- [Scripts that build objects]
<<<<

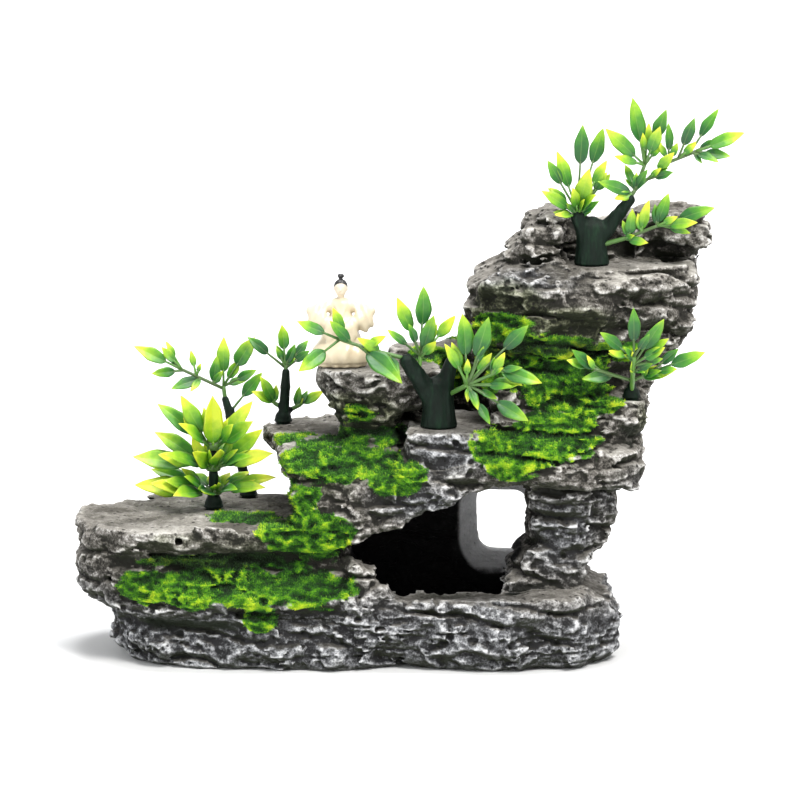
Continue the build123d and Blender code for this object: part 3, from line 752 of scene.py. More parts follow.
# --- Plant shapes -------------------------------------------------------------------------------
class Shells:
    """Closed shells gathered into one mesh, with a few numbers stored at each point."""

    KEYS = ("along", "across", "tone")

    def __init__(self):
        self.points = []
        self.quads = []
        self.triangles = []
        self.values = {key: [] for key in self.KEYS}
        self.count = 0

    def loft(self, rings, along, across, tone):
        """Skins rings of equal size and closes both ends with a fan."""
        rings = np.asarray(rings, np.float32)
        rows, size = rings.shape[:2]
        self.points.append(rings.reshape(-1, 3))
        self.points.append(rings[[0, -1]].mean(1))
        grid = self.count + np.arange(rows * size).reshape(rows, size)
        beside = np.roll(grid, -1, axis=1)
        self.quads.append(
            np.stack([grid[:-1], beside[:-1], beside[1:], grid[1:]], axis=-1).reshape(-1, 4)
        )
        first, last = self.count + rows * size, self.count + rows * size + 1
        self.triangles.append(np.stack([beside[0], grid[0], np.full(size, first)], axis=-1))
        self.triangles.append(np.stack([grid[-1], beside[-1], np.full(size, last)], axis=-1))
        along = np.repeat(np.asarray(along, np.float32), size)
        across = np.tile(np.asarray(across, np.float32), rows)
        self.values["along"].append(np.concatenate([along, [along[0], along[-1]]]))
        self.values["across"].append(np.concatenate([across, [0, 0]]))
        self.values["tone"].append(np.full(rows * size + 2, tone, np.float32))
        self.count += rows * size + 2

    def build(self, name):
        thing = mesh_object(
            name,
            np.concatenate(self.points),
            [np.concatenate(self.quads), np.concatenate(self.triangles)],
        )
        for key in self.KEYS:
            put_attribute(thing, key, np.concatenate(self.values[key]))
        return thing


def unit(vector):
    vector = np.asarray(vector, np.float64)
    return vector / np.linalg.norm(vector)


def frame_across(way, facing):
    """Two directions across a path: sideways, and towards the facing side."""
    side = unit(np.cross(way, facing))
    return side, unit(np.cross(side, way))


TUBE_FACING = (0.31, -0.94, 0.12)  # a direction that no stalk runs along


def tube(shells, path, radii, tone, along=(0.0, 0.0), sides=10):
    """A round stalk through the points of a path."""
    path = np.asarray(path, np.float64)
    steps = np.gradient(path, axis=0)
    angles = np.linspace(0, 2 * math.pi, sides, endpoint=False)
    rings = []
    for point, step, radius in zip(path, steps, radii):
        side, out = frame_across(unit(step), TUBE_FACING)
        rings.append(
            point + radius * (np.cos(angles)[:, None] * side + np.sin(angles)[:, None] * out)
        )
    shells.loft(rings, np.linspace(*along, len(path)), np.zeros(sides), tone)


def curve(start, end, bow, steps):
    """Points from start to end, bent sideways by bow at the middle."""
    start, end, bow = (np.asarray(item, np.float64) for item in (start, end, bow))
    t = np.linspace(0, 1, steps)[:, None]
    return start + (end - start) * t + bow * 4 * t * (1 - t)


BLADE_STEPS = 15
BLADE_THICK = 0.5
# Places across the blade as shares of its half width: over the top, then back underneath.
LANES = np.array([-1, -0.72, -0.4, -0.1, 0, 0.1, 0.4, 0.72, 1, 0.7, 0.3, 0, -0.3, -0.7])
TOP_LANES = 9


def blade(shells, neck, tip, facing, width, fold, bow, tone):
    """A lance-shaped leaf: closed, folded along its midrib and bent along its length."""
    neck, tip = np.asarray(neck, np.float64), np.asarray(tip, np.float64)
    side, out = frame_across(unit(tip - neck), facing)
    length = np.linalg.norm(tip - neck)
    path = curve(neck, tip, out * bow * length, BLADE_STEPS)
    steps = np.gradient(path, axis=0)
    t = np.linspace(0, 1, BLADE_STEPS)
    shape = np.maximum(t, 1e-4) ** 0.75 * (1 - t) ** 1.05 * (1 + 0.06 * np.sin(13 * t + 9 * tone))
    half = width * length / 2 * shape / shape.max() + 0.32 * (1 - t) + 0.06
    is_top = np.arange(len(LANES)) < TOP_LANES
    is_edge = np.abs(LANES) == 1
    rings = []
    for point, step, wide, along in zip(path, steps, half, t):
        normal = unit(np.cross(side, unit(step)))
        ripple = 0.05 * math.sin(9 * along + 5 * tone)
        lift = fold * wide * (np.abs(LANES) ** 1.3) + ripple * wide * LANES
        rib = 0.10 * np.exp(-((LANES / 0.12) ** 2)) * (1 - along)
        thick = np.where(is_top, -rib, -BLADE_THICK * (1 - 0.55 * np.abs(LANES)) - rib * 1.6)
        thick = thick * (0.5 + 0.5 * min(1.0, wide))
        thick = np.where(is_edge, -0.1, thick)
        rings.append(
            point + (LANES * wide)[:, None] * side + (lift + thick + 0.15)[:, None] * normal
        )
    shells.loft(rings, np.maximum(t, 0.02), LANES, tone)


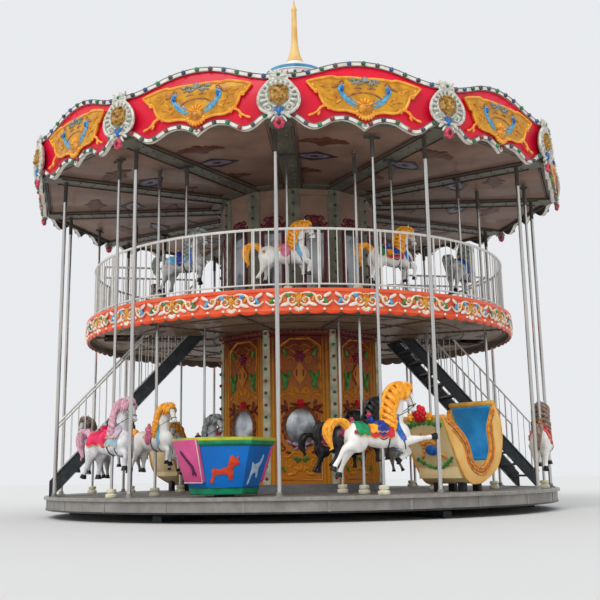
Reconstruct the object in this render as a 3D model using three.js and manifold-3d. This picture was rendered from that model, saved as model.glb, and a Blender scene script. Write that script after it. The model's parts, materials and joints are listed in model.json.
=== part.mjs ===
// Double-deck fairground carousel: a turning platform with jumping horses, spinning tubs and carriages,
// a bulb-lit core, an upper deck reached by two stairs, and a twelve-sided crown.
// Millimetres, +Z up, the axis of turn is Z, the front faces -Y, and the ground is Z = 0.
import * as THREE from "three";
import { mergeVertices } from "three/addons/utils/BufferGeometryUtils.js";
import Module from "manifold-3d";

const wasm = await Module();
wasm.setup();

// Driving dimensions
const bayCount = 12;
const bayAngle = (2 * Math.PI) / bayCount;
const cornerTurn = THREE.MathUtils.degToRad(-2.78); // first crown corner, measured from the front
const seat = 0.3; // gap between pieces that rest on each other
const crownRadius = 4950; // axis to a corner of the crown
const floorTop = 350;
const floorThickness = 50;
const platformRadius = 4540;
const deckTop = floorTop + 3015;
const deckThickness = 60;
const deckRadius = 3860;
const deckBottom = floorTop + 2750; // underside of the lower ceiling
const fasciaRadius = 3900;
const fasciaBottom = floorTop + 2660;
const railRadius = 3790;
const railHeight = 965;
const beamBottom = floorTop + 5300;
const poleRadius = 31;
const poleCircle = 4470;
const poleTurn = THREE.MathUtils.degToRad(-1.2); // the poles stand just beside the corners
const mastRadius = 150;
const mastSides = 48;
const mastBore = 151.5; // the turning pieces run clear of the mast
const mastTop = 8350;
const stairAngles = [-77.8, 102.2].map(THREE.MathUtils.degToRad);
const stairTopRadius = 1850;
const stairFootRadius = 4450;
const wellHalfWidth = 450;
const wellOuterRadius = 3600;
const horseHeight = floorTop + 810; // middle of a jumping horse's body

const group = new THREE.Group();

const paints = {
  steel: new THREE.MeshStandardMaterial({ color: "#b9bcc0", roughness: 0.3, metalness: 1 }),
  darkSteel: new THREE.MeshStandardMaterial({ color: "#3a3d42", roughness: 0.5, metalness: 0.6 }),
  floor: new THREE.MeshStandardMaterial({ color: "#8b8d8c", roughness: 0.6, metalness: 0.3 }),
  rail: new THREE.MeshStandardMaterial({ color: "#d9dcdc", roughness: 0.4, metalness: 0.2 }),
  orange: new THREE.MeshStandardMaterial({ color: "#c9772a", roughness: 0.5, metalness: 0 }),
  cream: new THREE.MeshStandardMaterial({ color: "#d8cfba", roughness: 0.6, metalness: 0 }),
  red: new THREE.MeshStandardMaterial({ color: "#c2273c", roughness: 0.4, metalness: 0 }),
  gold: new THREE.MeshStandardMaterial({ color: "#c9a13b", roughness: 0.35, metalness: 0.5 }),
  white: new THREE.MeshStandardMaterial({ color: "#eceae4", roughness: 0.35, metalness: 0 }),
  blue: new THREE.MeshStandardMaterial({ color: "#0a5fb4", roughness: 0.35, metalness: 0 }),
};

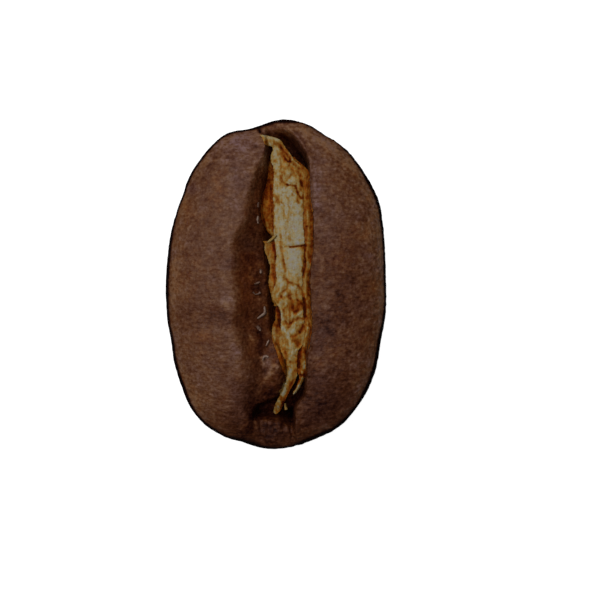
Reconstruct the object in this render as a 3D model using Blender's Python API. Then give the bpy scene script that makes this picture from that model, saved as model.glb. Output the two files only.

>>>>

- [Problem]
Quote verbatim the opening lines of the listing above, ending with the line where "self.count = 0" appears; include both endpoints and nothing more.

- [Output]
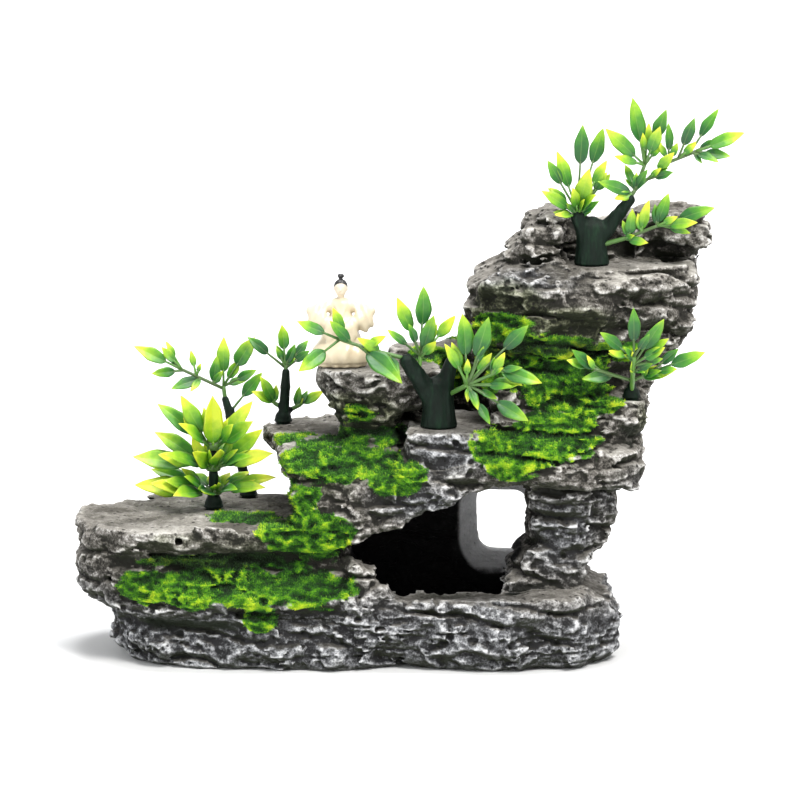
Continue the build123d and Blender code for this object: part 3, from line 752 of scene.py. More parts follow.
# --- Plant shapes -------------------------------------------------------------------------------
class Shells:
    """Closed shells gathered into one mesh, with a few numbers stored at each point."""

    KEYS = ("along", "across", "tone")

    def __init__(self):
        self.points = []
        self.quads = []
        self.triangles = []
        self.values = {key: [] for key in self.KEYS}
        self.count = 0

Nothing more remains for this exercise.